Let’s start with a basic exercise that focuses on the flow of the room. Simply walk the path from the door to the back wall of your room. As you walk, see if there’s a natural flow. If there’s a chair that you find yourself bumping into or a table that feels a bit too close as you pass, shift it over a few inches and try walking through the room again. This quick exercise will teach you about circulation. Just 15 minutes of nudging your furniture a few inches in either direction will show you whether your current layout supports or undermines the flow of your room.

An easy way to spot poor circulation is when every piece of furniture has been pushed up against the walls of the room. At first glance, this seems like a great strategy because it leaves the center of the room open, but when you try it, you’ll find that the effect is cold and isolating. Rather than cozy, the furniture ends up looking like it’s floating listlessly around the perimeter of the room without any relationship to the other pieces. Simply pulling one or two pieces in from the walls will dramatically improve the effect. Try placing a chair at an angle to a sofa or positioning a side table between two seating areas to create a conversational circle. You’ll find that your room begins to feel cozier and more inviting almost immediately.

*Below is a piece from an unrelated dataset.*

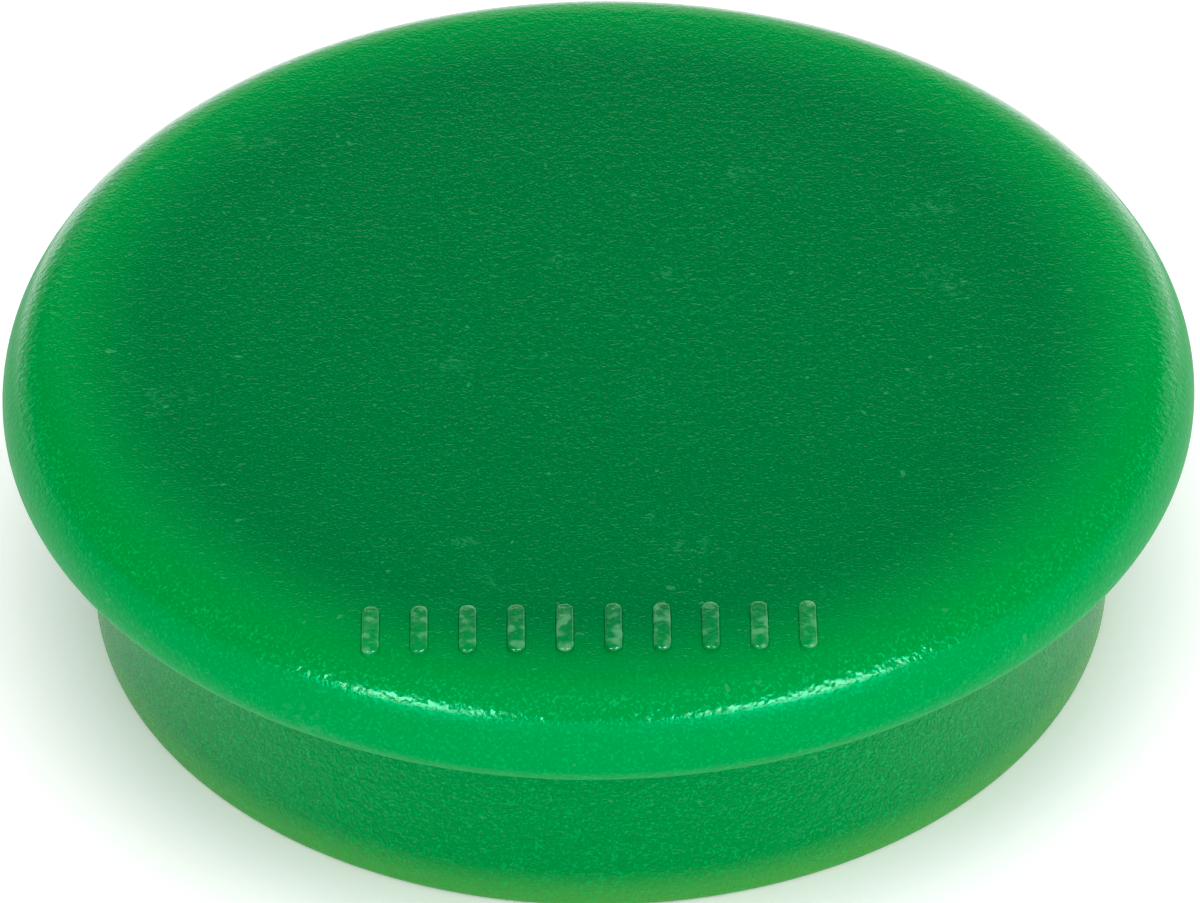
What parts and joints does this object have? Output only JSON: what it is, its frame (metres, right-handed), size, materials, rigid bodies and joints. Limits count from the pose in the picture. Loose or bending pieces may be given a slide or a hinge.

As you practice, pay attention to how pieces of furniture relate to one another. A sofa placed in front of a blank wall will feel static, while a sofa positioned across from another seat will feel like a conversational nook. Try spinning a chair or sliding a table a bit closer to a seating group to see how it affects the room. You’ll be amazed at how quickly the room will begin to suggest its purpose to you. As you work on your furniture layout, the job of the designer becomes clear: to support the function of the room, rather than simply fill the floor plan available.

If you repeat this exercise for a few days in a row, you’ll find that your eye will begin to detect proportion and spacing more easily. It will become easier to tell when two pieces are placed too close together or when a room would benefit from an anchor to ground the space. Rather than trying to decide where things should go, you’ll find yourself making decisions based on what you observe and the small adjustments you make. With a bit of practice, the layout process will stop feeling like a game of musical chairs and will begin to feel more like a meditative process of refining the room into a balanced whole.